Needless to say, St. Paul would find St. Paul’s Cathedral unimpressive. St. Paul preached Jesus Christ crucified, not humanist dreck. The message of hte Cathedral, which looks like it belongs more to the tradition of UNESCO than Catholicism, is depressingly confused and amounts to a Christianity without Christ. Who would bother to join  such a feeble quasi-religion? Who would bother to keep practicing it?

As you can see in the above video, St. Paul’s is a typical example of Vatican II, brutalist architecture. A grass hut could be perhaps more artful.

Neumayr later visited the largest cathedral, Notre Dame Basilica in Yamoussoukro, also in the Ivory Coast — an African’s billionaire’s gift and a relatively inspiring, classical structure with a great dome, said to be larger than that of St. Peter’s Basilica in Rome.

“It’s a Church first and a tourist attraction second,” said my tour guide. The reverse looked true to me. I saw no Catholics praying in it.

Sadly in January 2023, Neumayr, days after visiting Notre Dame Basilica, died suddenly of malaria in Africa at the age of 50. His dream of writing more about the legacy of Vatican II ended there.

But he and the other authors together make several important contentions in this short book:

— The rate of growth in the Catholic population of Africa is caused primarily by population increases not conversions and is smaller than the dramatic growth from 1900-1970, when European missionaries worked to bring the faith to the contient.

— Many African Catholics are defecting to Protestantism perhaps, well, because Protestants do Protestant-style liturgies better than the Novus Ordo Church.

— Islam has bypassed Catholicism as the largest professed faith in the world and draws many adherents in Africa.

— The moral relativism and religious indifferentism of Vatican II has led to a syncretistic mixing of anti-Christian African traditions such as polygamy and ancestor worship with Catholic beliefs

— Vatican II “inculturation” has largely inculturated the worst of Western secular culture in Africa, ignoring the pre-Vatican II African devotions and traditions of reverence

— Contrary to what apparently many modernist theological experts believe, Africans do not necessarily prefer dance  and wild clapping to solemn prayer. True “inculturation” does not proceed from committees of experts but in the long ages of the Church happened organically under guidance from the hierarchy over long periods of time.

The unnamed African seminarian writes from Nigeria, where he sees an “abysmal decline in Catholic vigour.”

…[T]he alleged hostility of the Church to non-European cultures before Vatican II, has many troubling and distorted sides to it, not the least its uncharitable generalization and ingratitude for the missionaries who left all they cherished and gave all and themselves for the salvation of strangers.

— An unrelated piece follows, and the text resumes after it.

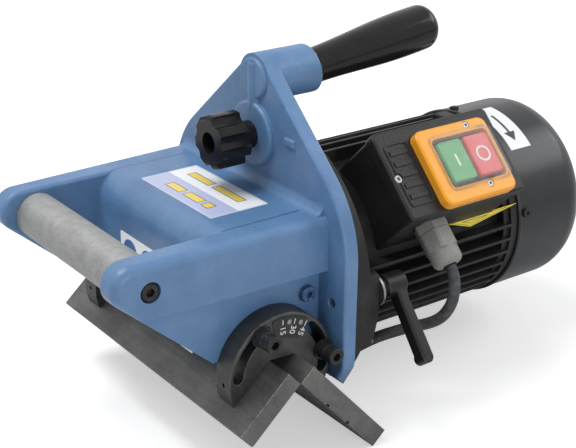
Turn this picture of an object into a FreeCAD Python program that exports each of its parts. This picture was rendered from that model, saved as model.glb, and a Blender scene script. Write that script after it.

The missionaries, though not always saints by any means, often followed Pope Pius XII exhortation, similar to those of other popes, to love the land where they toiled as “a second fatherland.”

There is reason to believe that had the great apostasy not come to the Church in the form of the “heresy of all heresies,” the pre-Vatican II missions would not have been derailed and — who knows? — Africa might not have been the scene of so many murderous Marxist revolutions and the resurgence of its ancient Islamic ways. Indeed, Vatican II, motivated in large part by the sinful pride of intellectuals, was a major force in delivering Africa into the outstretched hands of Islam and Marxism, as it delivered Latin America and Russia.